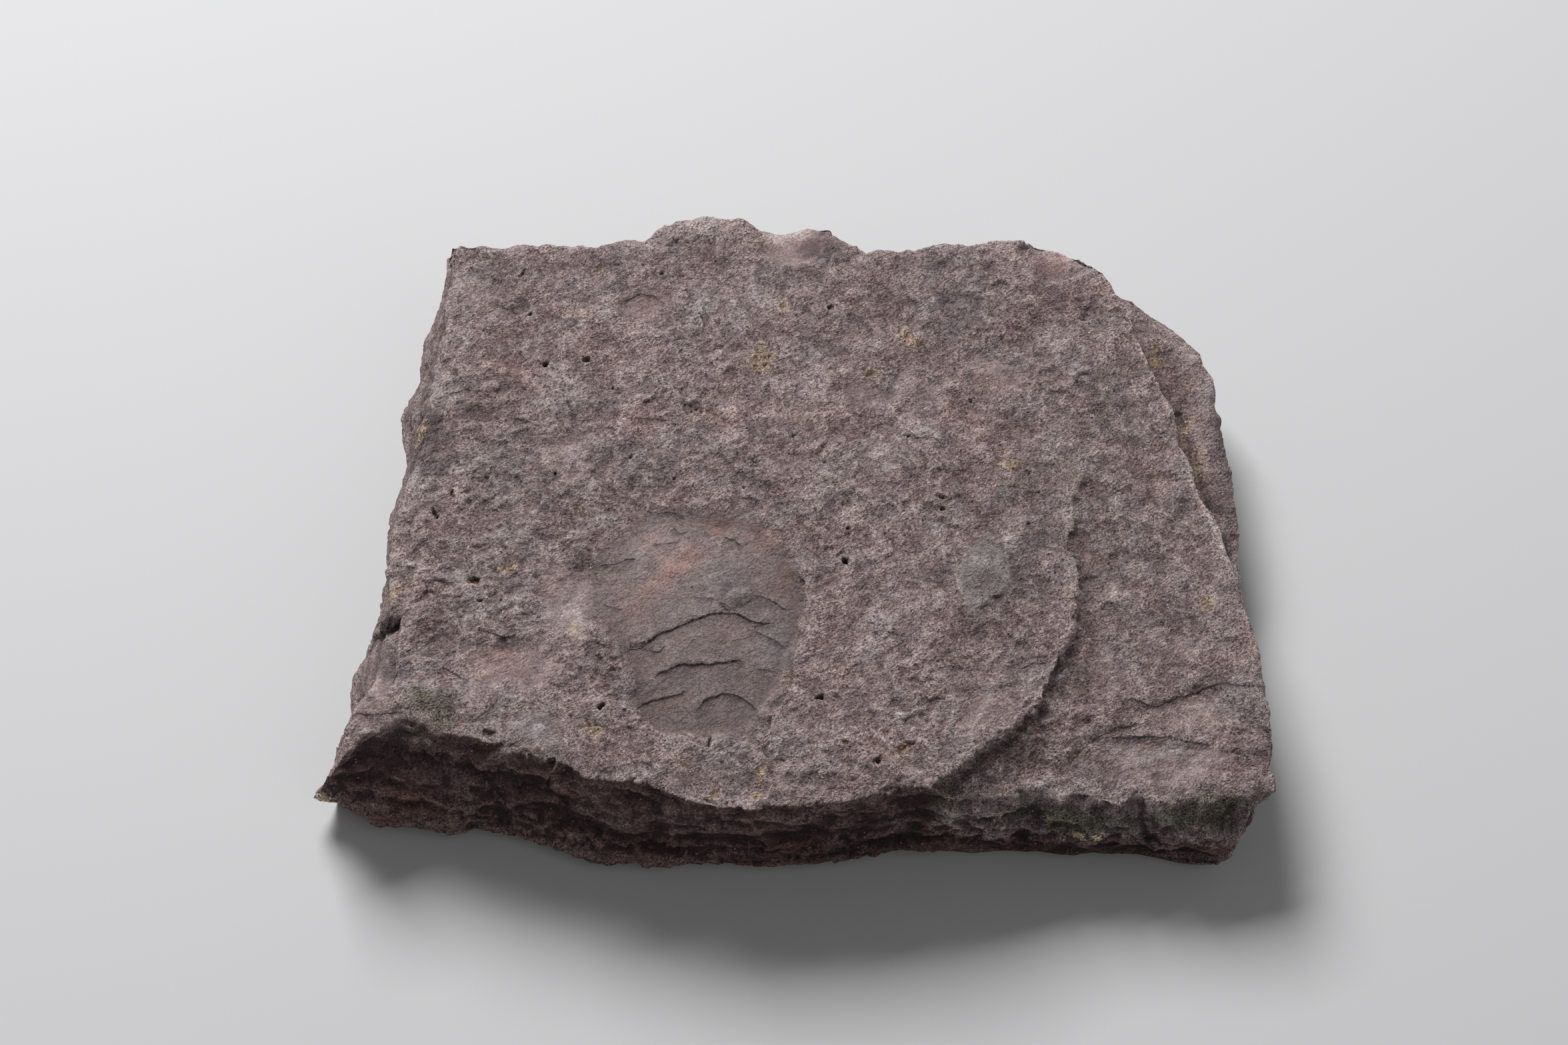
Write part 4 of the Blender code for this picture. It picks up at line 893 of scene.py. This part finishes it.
# Stained bands, and bands of painted shadow: which stain, half width, strength, then the line
bands = [
    # Painted shadow along the clast's right and front edge
    ("dark", 0.45, 0.9, [(41.8, -6.6), (45.0, -11.4), (46.3, -13.7), (47.1, -18.7), (44.1, -22.2),
                         (40.7, -25), (38.2, -27.2)]),
    ("dark", 0.7, 0.7, [(71.5, -43.9), (75.3, -45.2), (78, -43.4), (80.6, -42), (84, -41), (88, -39.6),
                        (92, -40.2), (97, -40.4)]),
    ("green", 0.9, 0.6, [(75.3, -44.4), (80.6, -41), (86.6, -39.3)]),
    ("dark", 0.7, 0.6, [(54.9, -58.3), (57, -55.4), (59.4, -53.3), (62.5, -50.9), (67, -49.6), (70, -49)]),
    ("green", 0.8, 0.6, [(62.5, -50.9), (67, -48.6), (70, -48.4)]),
    ("dark", 0.5, 0.7, [(62.5, -51.4), (68.4, -51.4), (74, -51.2), (80, -52.4)]),
    ("dark", 0.5, 0.7, [(89, -45.5), (92.4, -47.4), (95, -48.6), (99, -49.6)]),
    ("green", 2.4, 1.0, [(30, -65.4), (34.4, -62.4), (38, -59.2)]),
    ("green", 1.2, 0.6, [(38, -59.4), (43.4, -55.0), (48, -51.2), (52.3, -46.8), (55, -41)]),
    ("green", 0.9, 0.6, [(57.8, -25), (60, -20), (58.2, -11), (60, -4), (59, 1), (61.6, 8), (64.6, 18)]),
    # Painted shade beside the ledge's step, where the face falls away from the lamp
    ("dark", 0.8, 0.35, [(58.8, -38), (59.2, -33), (59.2, -29), (60.4, -24)]),
    ("green", 1.3, 0.5, [(66, 18), (67.5, 26), (69, 34), (71, 40)]),
    ("pale", 0.5, 1.1, [(-79.8, -28), (-79.9, -34), (-80.6, -39)]),
    ("pale", 0.3, 0.9, [(-17.6, -18.2), (-16, -17.2), (-14.3, -16.4)]),
    ("pale", 0.3, 0.9, [(-15.9, -19.4), (-14.8, -21.2), (-15, -22.5)]),
    ("pale", 0.6, 1.0, [(-6, -47.5), (-4.4, -45.2), (-1.2, -39.3), (-0.7, -35.2), (1, -32.8),
                        (2.1, -29.3), (3.2, -24.5)]),
    ("pale", 0.3, 1.0, [(-18.2, -16.6), (-17, -19.1), (-15.9, -22.1)]),
    ("pale", 0.3, 1.0, [(-15.4, -17.9), (-13.2, -18.5), (-14.9, -19.7), (-14.3, -22.1)]),
    ("pale", 1.4, 1.5, [(73.8, 44.6), (75.6, 39), (79.0, 30.4), (82.6, 21.4), (84.6, 12.6), (86.8, 4.5),
                        (90.2, -3.3), (92.6, -12.6)]),
    # Painted shadow just past the right rim, between two pale bands
    ("dark", 0.7, 1.0, [(79.0, 36.4), (81.6, 30.4), (84.2, 24.3), (86, 17.3), (88, 10.3), (89.6, 4.5)]),
    ("pale", 1.0, 0.6, [(80.5, 38), (83.4, 31), (86, 24), (87.8, 16), (89.8, 8), (92, 0)]),
    # Painted shade beside the upper ledge, where the face falls away from the lamp
    ("dark", 1.6, 0.22, [(60.8, -23), (62.2, -18), (60.8, -11), (62.4, -4), (61.8, 2), (64.2, 8),
                         (66.8, 17)]),
]

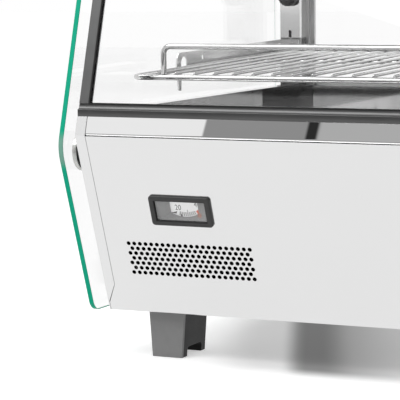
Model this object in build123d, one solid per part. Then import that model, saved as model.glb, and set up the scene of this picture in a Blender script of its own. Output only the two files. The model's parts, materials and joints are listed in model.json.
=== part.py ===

+---+

Task directions. Go through the records and print each one exactly.

Final result.
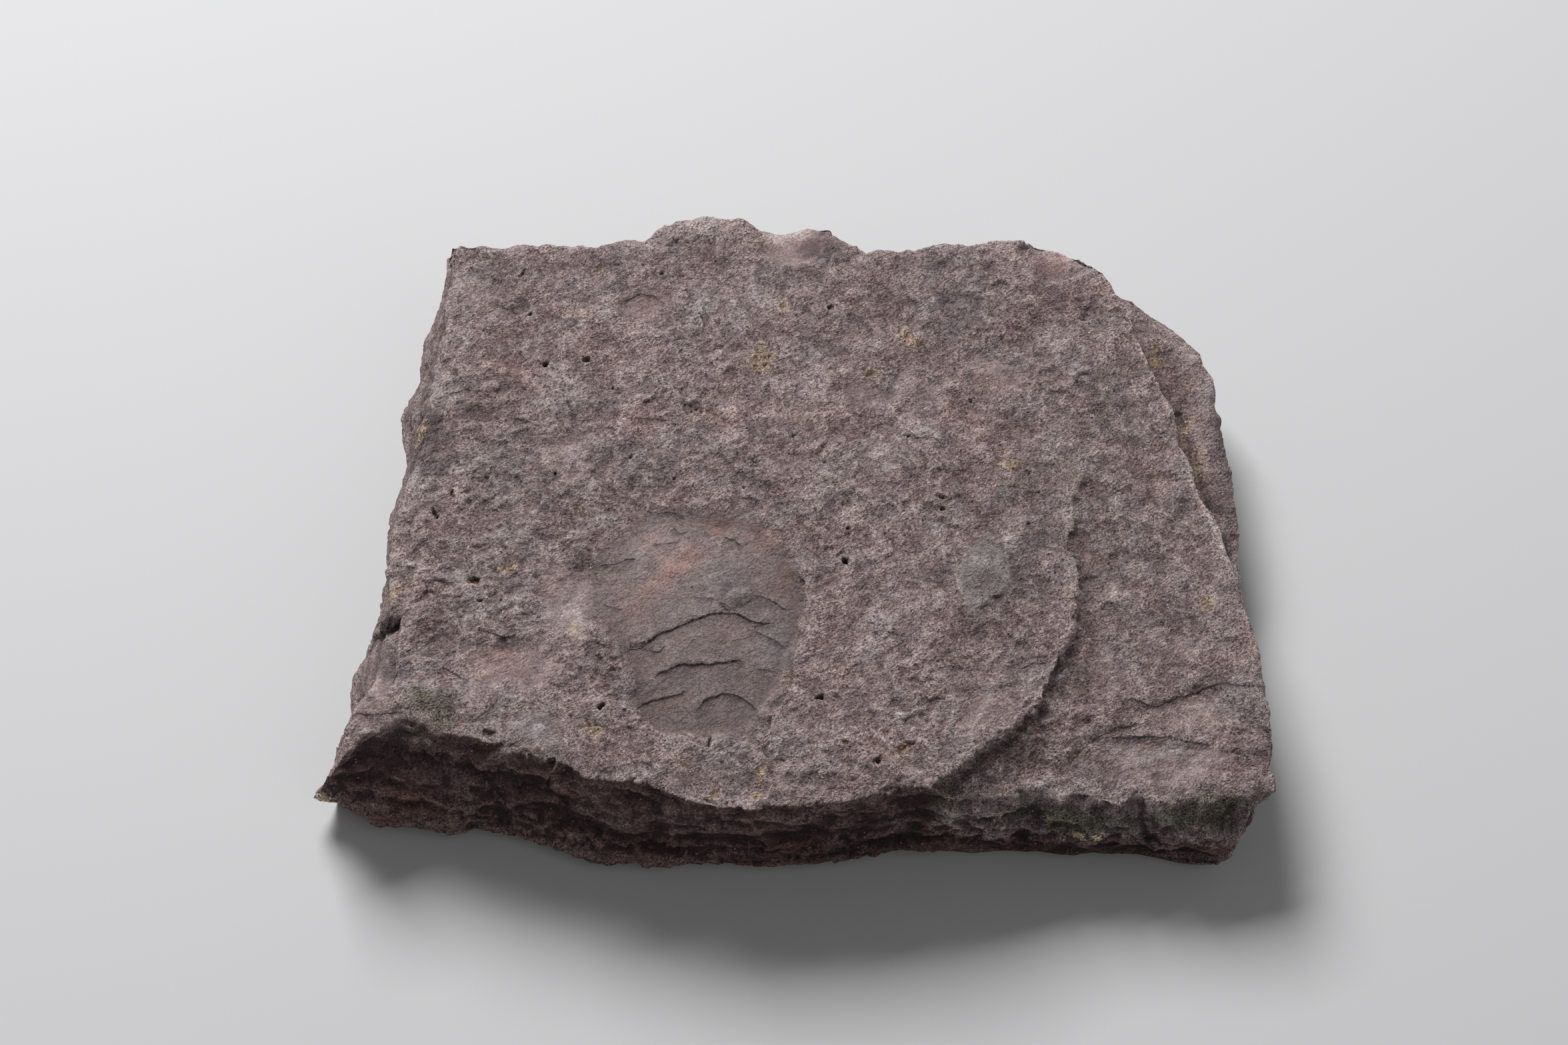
Write part 4 of the Blender code for this picture. It picks up at line 893 of scene.py. This part finishes it.
# Stained bands, and bands of painted shadow: which stain, half width, strength, then the line
bands = [
    # Painted shadow along the clast's right and front edge
    ("dark", 0.45, 0.9, [(41.8, -6.6), (45.0, -11.4), (46.3, -13.7), (47.1, -18.7), (44.1, -22.2),
                         (40.7, -25), (38.2, -27.2)]),
    ("dark", 0.7, 0.7, [(71.5, -43.9), (75.3, -45.2), (78, -43.4), (80.6, -42), (84, -41), (88, -39.6),
                        (92, -40.2), (97, -40.4)]),
    ("green", 0.9, 0.6, [(75.3, -44.4), (80.6, -41), (86.6, -39.3)]),
    ("dark", 0.7, 0.6, [(54.9, -58.3), (57, -55.4), (59.4, -53.3), (62.5, -50.9), (67, -49.6), (70, -49)]),
    ("green", 0.8, 0.6, [(62.5, -50.9), (67, -48.6), (70, -48.4)]),
    ("dark", 0.5, 0.7, [(62.5, -51.4), (68.4, -51.4), (74, -51.2), (80, -52.4)]),
    ("dark", 0.5, 0.7, [(89, -45.5), (92.4, -47.4), (95, -48.6), (99, -49.6)]),
    ("green", 2.4, 1.0, [(30, -65.4), (34.4, -62.4), (38, -59.2)]),
    ("green", 1.2, 0.6, [(38, -59.4), (43.4, -55.0), (48, -51.2), (52.3, -46.8), (55, -41)]),
    ("green", 0.9, 0.6, [(57.8, -25), (60, -20), (58.2, -11), (60, -4), (59, 1), (61.6, 8), (64.6, 18)]),
    # Painted shade beside the ledge's step, where the face falls away from the lamp
    ("dark", 0.8, 0.35, [(58.8, -38), (59.2, -33), (59.2, -29), (60.4, -24)]),
    ("green", 1.3, 0.5, [(66, 18), (67.5, 26), (69, 34), (71, 40)]),
    ("pale", 0.5, 1.1, [(-79.8, -28), (-79.9, -34), (-80.6, -39)]),
    ("pale", 0.3, 0.9, [(-17.6, -18.2), (-16, -17.2), (-14.3, -16.4)]),
    ("pale", 0.3, 0.9, [(-15.9, -19.4), (-14.8, -21.2), (-15, -22.5)]),
    ("pale", 0.6, 1.0, [(-6, -47.5), (-4.4, -45.2), (-1.2, -39.3), (-0.7, -35.2), (1, -32.8),
                        (2.1, -29.3), (3.2, -24.5)]),
    ("pale", 0.3, 1.0, [(-18.2, -16.6), (-17, -19.1), (-15.9, -22.1)]),
    ("pale", 0.3, 1.0, [(-15.4, -17.9), (-13.2, -18.5), (-14.9, -19.7), (-14.3, -22.1)]),
    ("pale", 1.4, 1.5, [(73.8, 44.6), (75.6, 39), (79.0, 30.4), (82.6, 21.4), (84.6, 12.6), (86.8, 4.5),
                        (90.2, -3.3), (92.6, -12.6)]),
    # Painted shadow just past the right rim, between two pale bands
    ("dark", 0.7, 1.0, [(79.0, 36.4), (81.6, 30.4), (84.2, 24.3), (86, 17.3), (88, 10.3), (89.6, 4.5)]),
    ("pale", 1.0, 0.6, [(80.5, 38), (83.4, 31), (86, 24), (87.8, 16), (89.8, 8), (92, 0)]),
    # Painted shade beside the upper ledge, where the face falls away from the lamp
    ("dark", 1.6, 0.22, [(60.8, -23), (62.2, -18), (60.8, -11), (62.4, -4), (61.8, 2), (64.2, 8),
                         (66.8, 17)]),
]

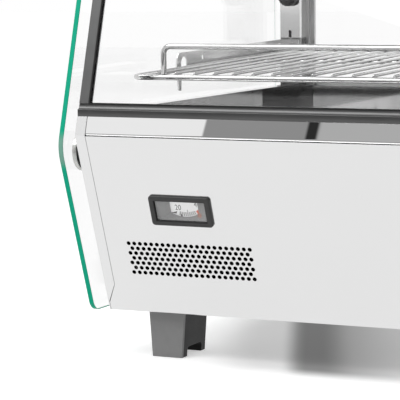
Model this object in build123d, one solid per part. Then import that model, saved as model.glb, and set up the scene of this picture in a Blender script of its own. Output only the two files. The model's parts, materials and joints are listed in model.json.
=== part.py ===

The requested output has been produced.